As discussed in Part V, nongovernmental organizations or agencies within the United Nations (UN) structure could develop a global biosphere drawdown plan, the Atmospheric Recovery Plan, and a template for approving projects and monitoring their impact.[82] But, the financing will require a legal approach that imposes liability on responsible deep-pocketed parties.[83] Importantly, the task of achieving drawdown through reforestation and soil measures is distinct from another global initiative called Reducing Emissions from Deforestation and Forest Degradation (REDD).[84] REDD is a program administered by agencies within the UN designed to pay countries to reduce the ongoing deforestation, which causes up to 20% of global carbon emissions.[85] The REDD program is geared toward reducing emissions—from deforestation—rather than replanting forests to extract existing CO2 from the atmosphere.[86] The atmospheric restoration effort requires going well beyond the preservation of existing forests—the aim of REDD—to replanting deforested areas and improving soils that have been degraded by agriculture.[87] Such affirmative projects require additional funding, and a different scheme of monitoring than any structure in existence today. The focus of this Article turns to liability for past damage to the atmosphere from CO2 emissions.[88] As the next two Parts explain, the public trust principle establishes liability for harm to public natural resources. Such a legal approach, in theory, could force responsible parties to fund atmospheric recovery projects necessary to carry out the drawdown part of the scientific prescription formulated to achieve climate balance.

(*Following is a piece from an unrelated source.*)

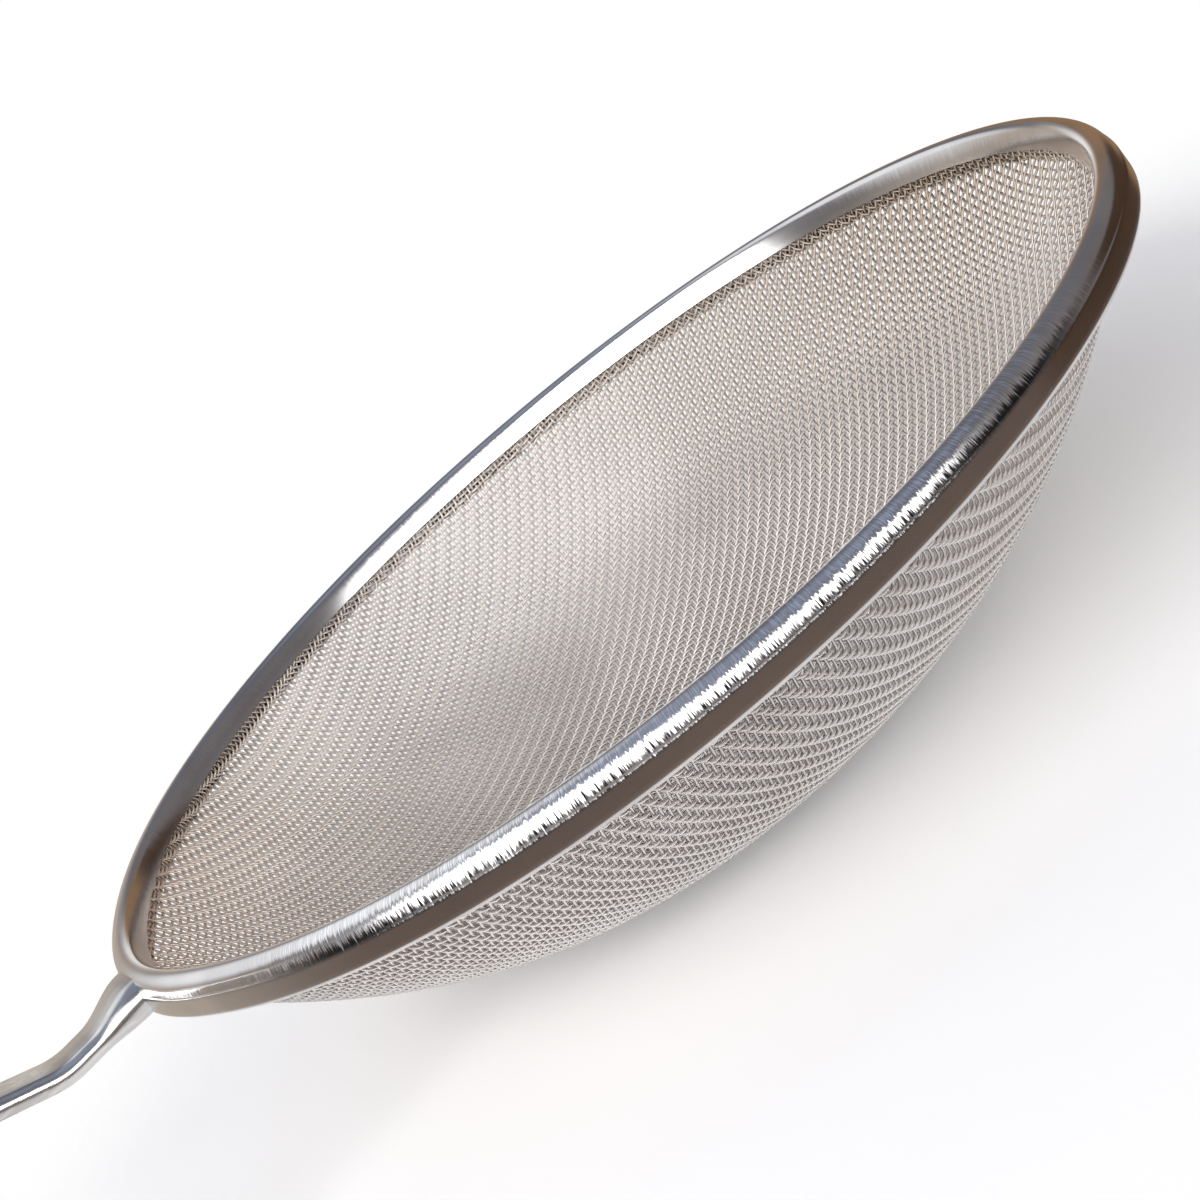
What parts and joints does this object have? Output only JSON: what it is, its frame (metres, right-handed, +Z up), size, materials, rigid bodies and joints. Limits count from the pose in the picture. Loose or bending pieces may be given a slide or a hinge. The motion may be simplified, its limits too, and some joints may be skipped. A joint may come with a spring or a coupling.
{
  "type": "mesh strainer",
  "caption": "Round kitchen strainer: a dome of woven steel wire cloth in a folded rim band, with a flat welded handle for sifting and draining.",
  "frame": {"origin": "middle of the flat bottom of the bowl, where the strainer rests", "axes": "+Z up through the mouth of the bowl, +X from the bowl along the handle, +Y to the side"},
  "size_m": [0.3639, 0.2, 0.0672],
  "materials": {
    "woven_steel": "fine woven wire, soft sheen",
    "polished_steel": "polished, with fine scratches across its arch",
    "drawn_steel": "drawn wire",
    "satin_steel": "satin to polished"
  },
  "bodies": {
    "root": {"mesh_bowl": "woven_steel", "rim_band": "polished_steel", "rim_core_wire": "drawn_steel", "handle": "satin_steel"}
  },
  "joints": []
}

III. Recovery of Natural Resource Damages Under the Public Trust Doctrine

At its core, the public trust principle encompasses the reserved and inalienable rights of citizens to sustaining a balanced ecology. The principle imposes a sovereign duty on government to protect crucial natural resources for the benefit of present and future generations of citizens. This Part explains the constitutional force of the trust principle, its relationship to statutory law, and the fiduciary duties imposed on government, including the duty to recover natural resource damages from polluters. The framework described herein provides a legal construct that sovereign trustees around the world may use to hold polluters liable for natural resource damage to the common atmosphere.

A. The Trust Frame

The ancient and enduring PTD holds that government owns vital natural resources in “trust” for the public.[89] The beneficiaries of this trust are present and future generations of citizens.[90] The doctrine presents fundamental property rights—public reserved rights—and stands apart from the police power as a source of authority and duty incumbent on the government.[91] As a property-based counterweight to discretionary police power, the trust secures the people’s rights to a sustained natural endowment.[92] The principle has a rich tradition in the United States, affirmed by the U.S. Supreme Court many times.[93] The PTD is manifest across the country.[94]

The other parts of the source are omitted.